SET TASK: Present the data once more in exactly its original form.

RECORDED DATA:
···

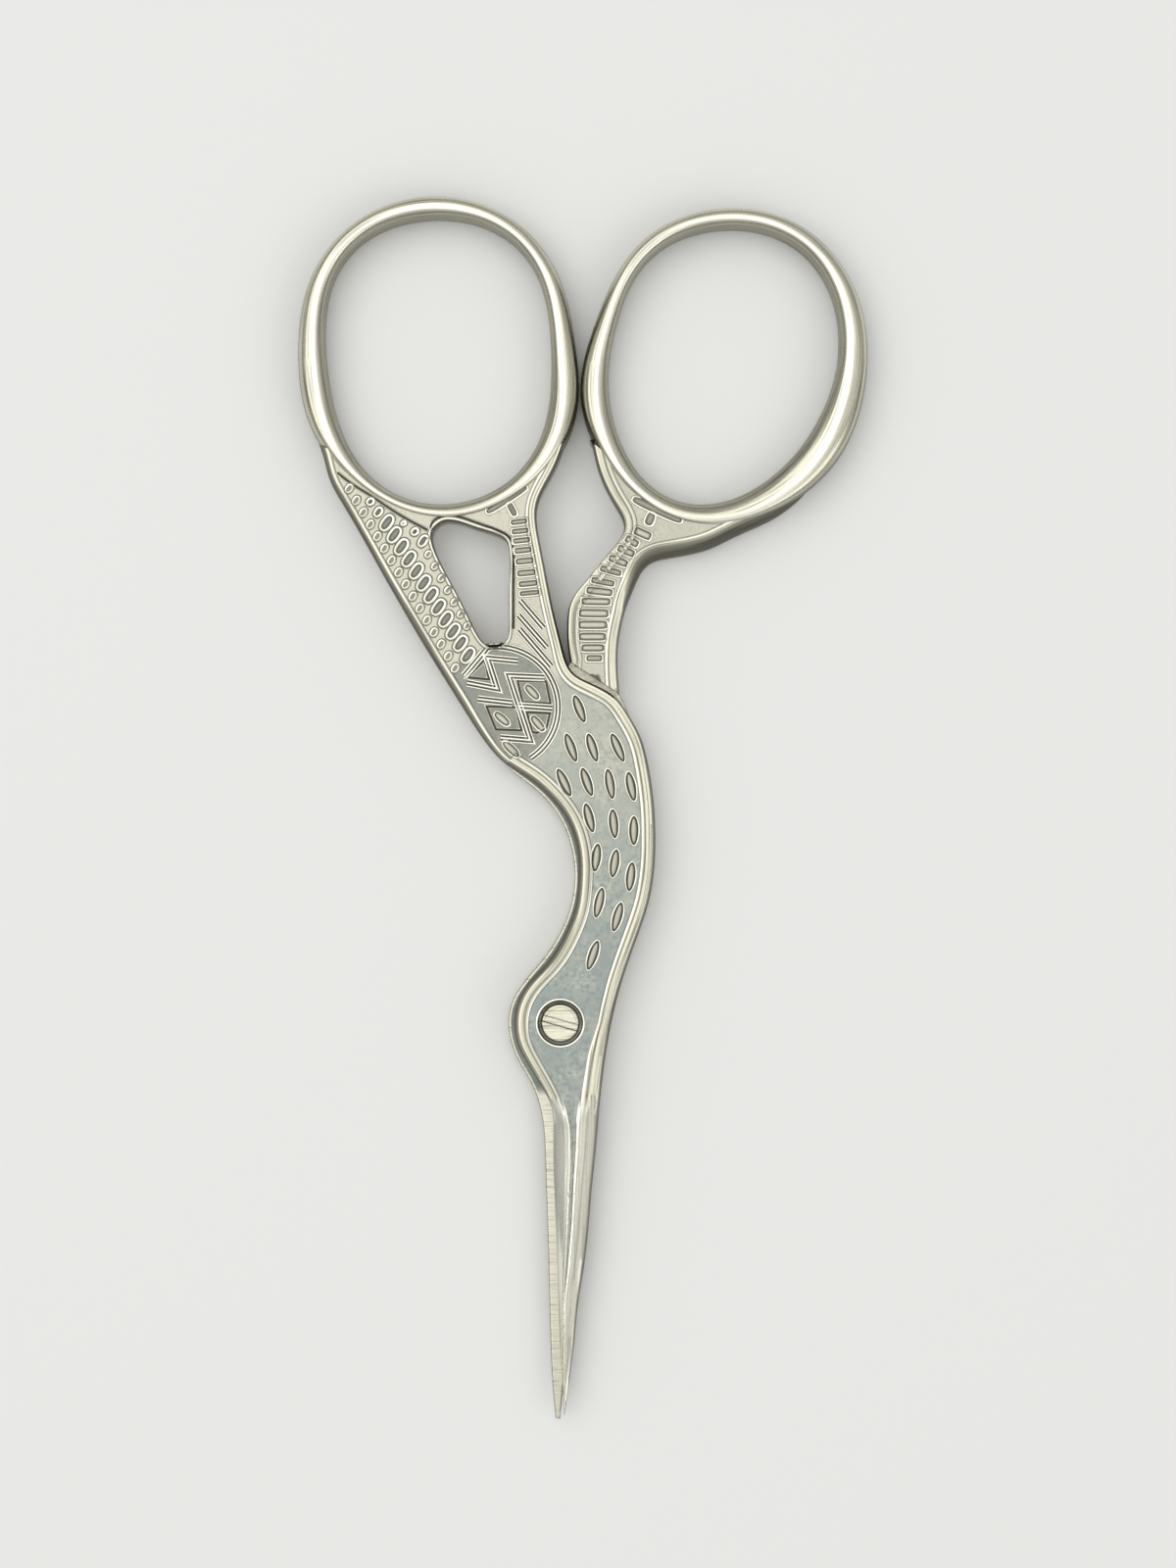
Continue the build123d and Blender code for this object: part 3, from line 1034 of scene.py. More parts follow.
WING_EDGE = (
    (325, 452), (328.5, 461), (331, 470), (333, 480), (336, 490), (341, 500), (347, 510), (359, 530),
    (376, 560), (393, 590.5), (410, 620), (431, 656), (452, 690), (472, 722), (488, 747), (501, 765),
    (509, 774), (517, 780.5),
)
BELLY_EDGE = (
    (517, 780.5), (526, 786.5), (537, 793), (547, 800), (557, 809), (567, 820), (576, 831.5), (583, 845),
    (588, 862), (590.3, 880), (590, 900), (586, 930), (578, 950), (567, 971), (551, 990), (541, 1000),
    (533.5, 1010), (528.5, 1020), (525.2, 1031), (524, 1044), (525.5, 1058), (529, 1070), (535, 1080.5),
    (547, 1100), (558, 1118), (563, 1129), (565, 1142), (565, 1153), (565, 1190), (566.7, 1233),
    (569, 1293), (571, 1360), (573, 1400), (575, 1430), (575.4, 1446),
)
BREAST_EDGE = (
    (576.2, 1446), (578.5, 1432), (580, 1420), (583, 1397), (586.7, 1367), (589, 1340), (594.5, 1304),
    (600, 1262), (603.5, 1219), (608.5, 1171), (612, 1130), (616.5, 1090), (623, 1050), (634, 1005),
    (650.5, 957), (658, 936), (663, 919), (666.5, 900), (668.5, 883), (669.2, 855), (668.5, 830),
    (666.5, 809), (663.5, 789), (660, 771), (654, 751), (647, 738), (639, 725), (632, 714), (622, 706),
    (611, 700.5), (598.6, 694.5), (586, 689), (580, 681), (575, 664), (571.5, 650), (564, 619),
    (555.5, 576), (548.5, 540), (547.5, 516), (552, 504), (561, 488), (571, 468), (577, 450),
)
LEG_GAP = (
    (446, 536.5), (453, 532.2), (462, 531.8), (485, 538.5), (508, 546), (516.5, 551.5), (519.5, 561),
    (519.5, 600), (519.5, 640), (517, 653), (509, 659.5), (498, 659), (489, 650), (478, 629), (460, 594),
    (444.5, 563), (441, 551), (441.6, 542),
)
# Darkening across the blade, by place 0 to 3: painted shade at the cutting edge and on the falling side at
# the spine, thin dark lines at the facet creases, and streaks in the groove.
BLADE_DARK = (
    (0, 0.35), (0.16, 0.2), (0.26, 0.0), (0.84, 0.0), (0.88, 0.4), (0.92, 0.0), (1, 0.0), (1.1, 0.25),
    (1.3, 0.08), (1.5, 0.25), (1.7, 0.08), (1.9, 0.2), (2.0, 0.0), (2.11, 0.0), (2.14, 0.4), (2.17, 0.0),
    (2.28, 0.0), (2.31, 0.3), (2.34, 0.0), (2.42, 0.05), (2.45, 0.45), (2.48, 0.05), (2.82, 0.1),
    (2.88, 0.6), (3.0, 0.85),
)
# Painted highlights across the blade, by place 0 to 3: at the cutting edge, near the bevel's crest and along
# the groove's two sides.
BLADE_BRIGHT = (
    (0, 0.6), (0.65, 0.7), (0.7, 1.0), (0.78, 0.9), (0.82, 0.3), (0.95, 0.2), (1, 1.0), (1.06, 0),
    (1.94, 0.0), (2.0, 1.0), (2.06, 0.7), (2.12, 0), (3, 0),
)
FRONT_UNDER_BAND = (
    (577, 450), (560, 466), (540, 487), (505, 508), (450, 521), (400, 508), (365, 486), (338, 460),
)
LAP_LINE = ((517, 780.5), (579.5, 680))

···

RESULT BELOW:
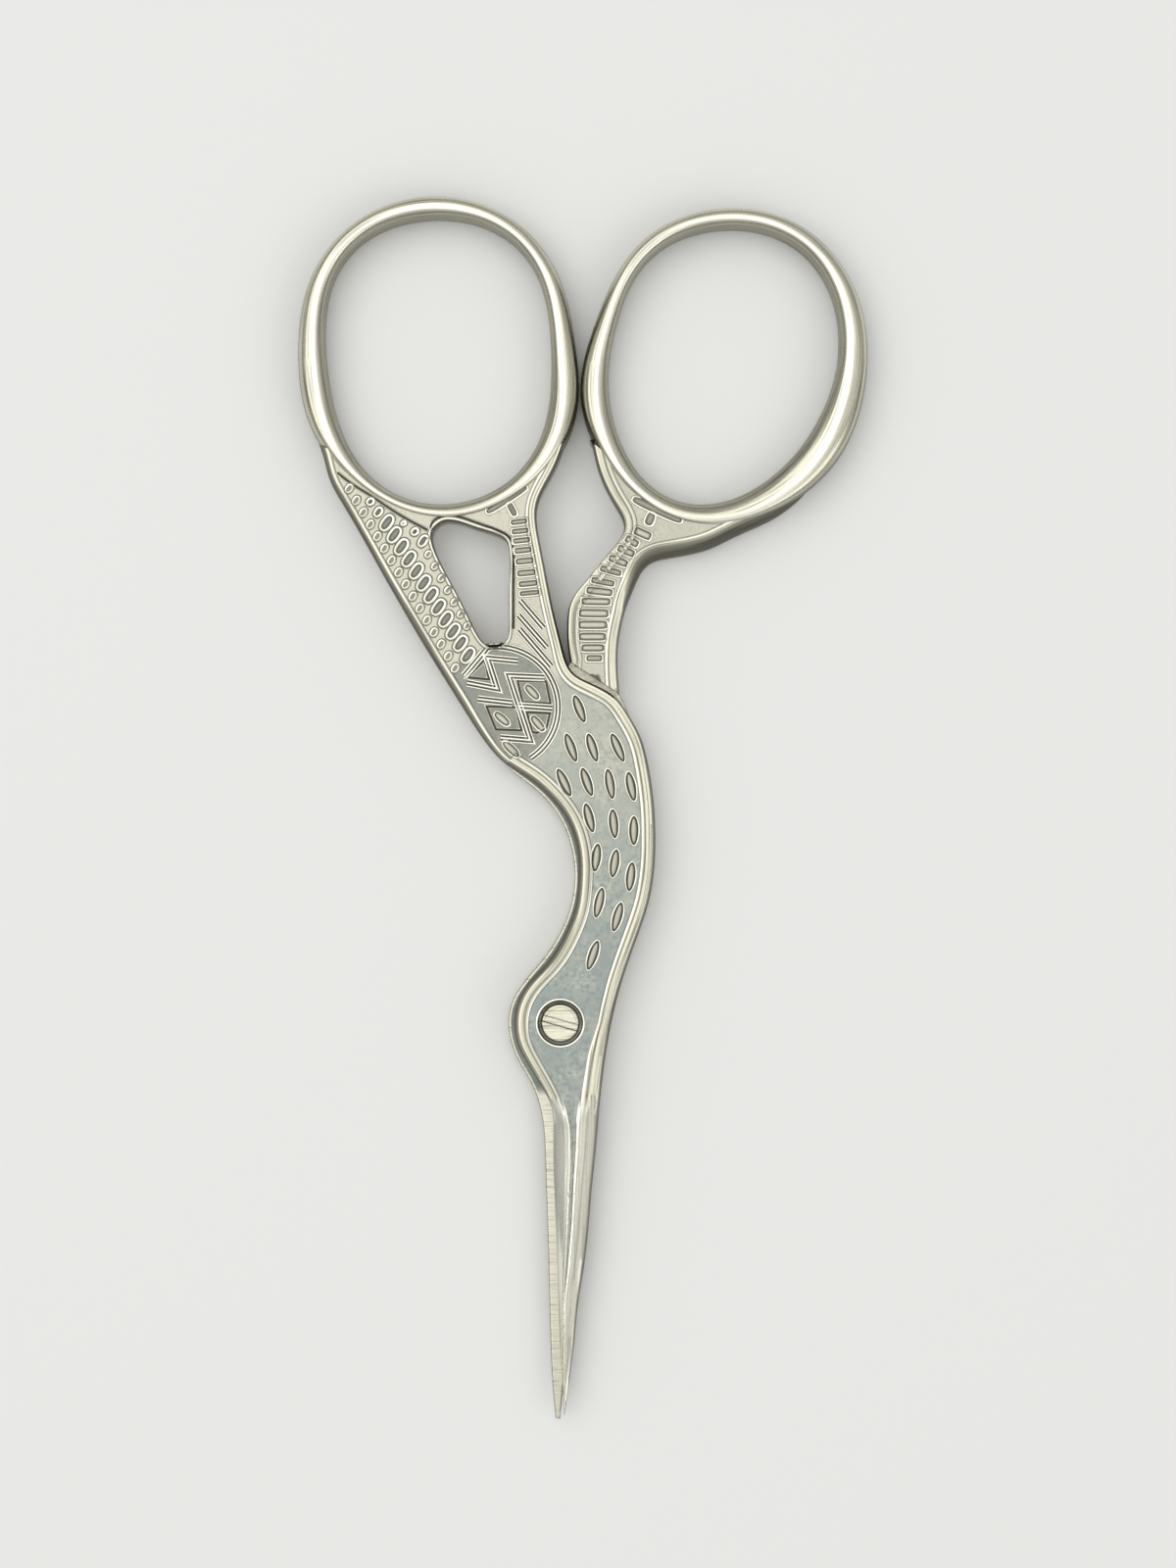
Continue the build123d and Blender code for this object: part 3, from line 1034 of scene.py. More parts follow.
WING_EDGE = (
    (325, 452), (328.5, 461), (331, 470), (333, 480), (336, 490), (341, 500), (347, 510), (359, 530),
    (376, 560), (393, 590.5), (410, 620), (431, 656), (452, 690), (472, 722), (488, 747), (501, 765),
    (509, 774), (517, 780.5),
)
BELLY_EDGE = (
    (517, 780.5), (526, 786.5), (537, 793), (547, 800), (557, 809), (567, 820), (576, 831.5), (583, 845),
    (588, 862), (590.3, 880), (590, 900), (586, 930), (578, 950), (567, 971), (551, 990), (541, 1000),
    (533.5, 1010), (528.5, 1020), (525.2, 1031), (524, 1044), (525.5, 1058), (529, 1070), (535, 1080.5),
    (547, 1100), (558, 1118), (563, 1129), (565, 1142), (565, 1153), (565, 1190), (566.7, 1233),
    (569, 1293), (571, 1360), (573, 1400), (575, 1430), (575.4, 1446),
)
BREAST_EDGE = (
    (576.2, 1446), (578.5, 1432), (580, 1420), (583, 1397), (586.7, 1367), (589, 1340), (594.5, 1304),
    (600, 1262), (603.5, 1219), (608.5, 1171), (612, 1130), (616.5, 1090), (623, 1050), (634, 1005),
    (650.5, 957), (658, 936), (663, 919), (666.5, 900), (668.5, 883), (669.2, 855), (668.5, 830),
    (666.5, 809), (663.5, 789), (660, 771), (654, 751), (647, 738), (639, 725), (632, 714), (622, 706),
    (611, 700.5), (598.6, 694.5), (586, 689), (580, 681), (575, 664), (571.5, 650), (564, 619),
    (555.5, 576), (548.5, 540), (547.5, 516), (552, 504), (561, 488), (571, 468), (577, 450),
)
LEG_GAP = (
    (446, 536.5), (453, 532.2), (462, 531.8), (485, 538.5), (508, 546), (516.5, 551.5), (519.5, 561),
    (519.5, 600), (519.5, 640), (517, 653), (509, 659.5), (498, 659), (489, 650), (478, 629), (460, 594),
    (444.5, 563), (441, 551), (441.6, 542),
)
# Darkening across the blade, by place 0 to 3: painted shade at the cutting edge and on the falling side at
# the spine, thin dark lines at the facet creases, and streaks in the groove.
BLADE_DARK = (
    (0, 0.35), (0.16, 0.2), (0.26, 0.0), (0.84, 0.0), (0.88, 0.4), (0.92, 0.0), (1, 0.0), (1.1, 0.25),
    (1.3, 0.08), (1.5, 0.25), (1.7, 0.08), (1.9, 0.2), (2.0, 0.0), (2.11, 0.0), (2.14, 0.4), (2.17, 0.0),
    (2.28, 0.0), (2.31, 0.3), (2.34, 0.0), (2.42, 0.05), (2.45, 0.45), (2.48, 0.05), (2.82, 0.1),
    (2.88, 0.6), (3.0, 0.85),
)
# Painted highlights across the blade, by place 0 to 3: at the cutting edge, near the bevel's crest and along
# the groove's two sides.
BLADE_BRIGHT = (
    (0, 0.6), (0.65, 0.7), (0.7, 1.0), (0.78, 0.9), (0.82, 0.3), (0.95, 0.2), (1, 1.0), (1.06, 0),
    (1.94, 0.0), (2.0, 1.0), (2.06, 0.7), (2.12, 0), (3, 0),
)
FRONT_UNDER_BAND = (
    (577, 450), (560, 466), (540, 487), (505, 508), (450, 521), (400, 508), (365, 486), (338, 460),
)
LAP_LINE = ((517, 780.5), (579.5, 680))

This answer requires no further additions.